Wyświetl Pojedyńczy Post
  #13  
Nieprzeczytane 11-07-2010, 21:47
basialwica's Avatar
basialwica basialwica jest offline
Stały bywalec
 
Zarejestrowany: Mar 2009
Posty: 7 649
Domyślnie

Halinko, wielkie dzieki za wypowiedz.

Poruszylam ta sprawe na forum, tylko dlatego aby uslyszec Wasze opinnie. Ane jest troche zalamana, jak sama twierdzi, jest z nim szczesliwa tylko wtedy, kiedy on jest blisko niej. Zalezy jej na nim i boi sie, ze zabiera jej najlepsze lata, bo przeciez po piecdziesiatce zaczyna sie zycie, czyz nie mam racji? Byl juz taki okres, chyba 3 miesiace, kiedy Ane powiedziala, ze ma tego serdecznie dosc. Ze mu nie wierzy, ze jest zmeczona ta niepewnoscia. Obrazil sie, spakowal rzeczy i wrocil z pokorna mina, ze ja kocha. Milosc rzadzi swoimi prawami-niestety i Ane znowu chodzla usmiechnieta. Dzisiaj mi sie przyznala, ze probowala umowic sie z kims innym. Ale nie potrafi przejsc na inny "tor".wszystko jej sie nie podobalo. Ona kocha Adama i tego nic nie zmieni. Szkoda tylko, ze on nie zdaje sobie sprawy z tego, ze Ane cierpi.

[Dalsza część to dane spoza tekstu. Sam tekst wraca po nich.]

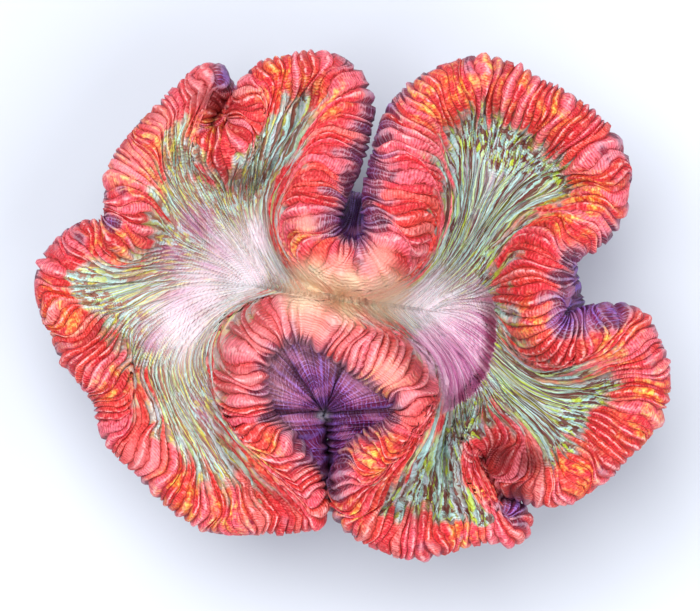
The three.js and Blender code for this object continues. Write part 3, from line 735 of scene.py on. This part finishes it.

Halinko, wydaje mi sie, ze Ane chce uwierzyc Adamowi i sama sobie udowodnic, ze nie ma sie czym martwic. Ona sama boi sie stracic Adama i prawdopodobnie, tak mi sie wydaje, ze boi sie samotnosci.
A sama nie wierze w wiernosc, ale na stare lata, jeszcze skok w bok? Pewnie dla dowartosciowania siebie, ale czy serducho wytrzyma.
Adam traktuje Ane jk swoja prywatna zone, a na boku robi co chce jak wiekszosc panow....... Czyz nie?